Written exercise:
Find the string "before" in the data, then copy every line where it is found.

Data provided:
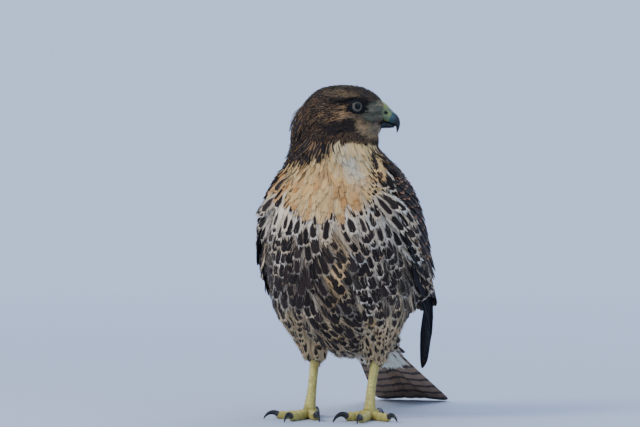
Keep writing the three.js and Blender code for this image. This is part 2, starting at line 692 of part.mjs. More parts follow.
const thighForm = limb(THIGH, 12);
const shankRows = [
  [...ANKLE, SHANK_RADIUS, SHANK_RADIUS * 1.2],
  [33.5, 24.5, 57, SHANK_RADIUS * 0.92, SHANK_RADIUS * 1.1],
  [32.6, 14, 32, SHANK_RADIUS * 0.9, SHANK_RADIUS],
  [FOOT[0], FOOT[1] + 1, FOOT[2] + 2, HUB_RADIUS * 0.9, HUB_RADIUS * 0.8],
  [FOOT[0], FOOT[1], 0.2, HUB_RADIUS * 0.8, HUB_RADIUS * 0.8],
];
const shank = limb(shankRows, 8, 10, 0, SHANK_SCUTES);
const grown = (rows) => rows.map(([x, y, z, w, d]) => [x, y, z, w + GAP, d + GAP]);
const shankClear = limb(grown(shankRows), 8, 10);
const taken = [shankClear]; // what the next toe is cut clear of
const toes = TOES.map((toe) => {
  const rows = toeRows(toe);
  const claw = clawRows(toe);
  const made = limb(rows, 6, 8, 0, TOE_SCUTES).subtract(joined(taken)).subtract(limb(grown(claw), 4, 6));
  taken.push(limb(grown(rows), 6, 8));
  return [toe[0], made, limb(claw, 4, 6, 0.5)];
});
for (const [side, placed] of sides) {
  const thigh = placed(thighForm.subtract(shankClear)).subtract(trunkClear).subtract(bothWings);
  show(`thigh_${side}`, thigh, "breast");
  show(`shank_${side}`, placed(shank), "leg");
  for (const [name, toe, claw] of toes) {
    show(`toe_${name}_${side}`, placed(toe), "leg");
    show(`claw_${name}_${side}`, placed(claw), "horn");
  }
}

export default hawk;
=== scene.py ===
"""The looks of a life-size red-tailed hawk in its first-year plumage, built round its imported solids.

Tables of sizes are in millimetres in the bird's own frame: the chest faces -Y, its left side is +X, and the
floor is at Z = 0. Meshes are written in metres, moved onto the frame of the solids.
"""

import sys
import itertools
import logging
import math
from dataclasses import dataclass
from enum import Enum, IntEnum

import bpy
import numpy as np
from numpy.random import Generator
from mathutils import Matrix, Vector
from mathutils.bvhtree import BVHTree
from mathutils.kdtree import KDTree

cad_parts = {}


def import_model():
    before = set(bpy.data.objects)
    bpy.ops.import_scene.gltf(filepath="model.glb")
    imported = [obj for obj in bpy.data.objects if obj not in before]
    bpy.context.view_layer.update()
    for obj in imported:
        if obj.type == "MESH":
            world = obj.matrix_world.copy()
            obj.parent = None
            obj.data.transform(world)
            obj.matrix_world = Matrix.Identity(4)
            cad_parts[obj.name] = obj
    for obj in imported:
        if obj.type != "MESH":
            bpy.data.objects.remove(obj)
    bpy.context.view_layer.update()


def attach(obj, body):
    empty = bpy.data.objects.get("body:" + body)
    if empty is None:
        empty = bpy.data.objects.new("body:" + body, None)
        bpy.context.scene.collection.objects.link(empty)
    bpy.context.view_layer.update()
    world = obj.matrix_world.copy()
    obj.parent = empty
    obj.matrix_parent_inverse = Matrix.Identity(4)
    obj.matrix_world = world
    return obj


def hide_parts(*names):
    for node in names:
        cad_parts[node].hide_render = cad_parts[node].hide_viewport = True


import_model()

LOG = logging.getLogger("hawk")
Array = np.ndarray
Shape = tuple[Array, Array, Array]
Colour = tuple[int, int, int]

MM = 0.001
SHIFT_Y = -113.0
BODY = "root"
UP = np.array([0.0, 0.0, 1.0])

# Sections of the neck and trunk: spine x, y, z, half width, depth in front of the spine, depth behind it.
TRUNK = np.array([
    [6, 2, 318, 22, 20, 20], [1, 1, 303, 40, 36, 35], [-2, 0, 286, 47, 43, 42], [-2, 0, 269, 53, 50, 47],
    [0, 3, 250, 67, 60, 53], [0, 7, 228, 77, 69, 58], [0, 12, 202, 82, 74, 62], [0, 20, 173, 83, 76, 63],
    [0, 31, 145, 79, 74, 60], [0, 47, 120, 68, 63, 53], [0, 68, 102, 53, 47, 42], [0, 90, 90, 39, 31, 30],
    [0, 113, 79, 30, 19, 20], [0, 138, 66, 27, 11, 12], [0, 174, 49, 22, 3, 3]], float)
HEAD_AT = np.array([21.2, 4, 328.7])
HEAD_TURN = math.radians(10)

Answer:
    before = set(bpy.data.objects)
    imported = [obj for obj in bpy.data.objects if obj not in before]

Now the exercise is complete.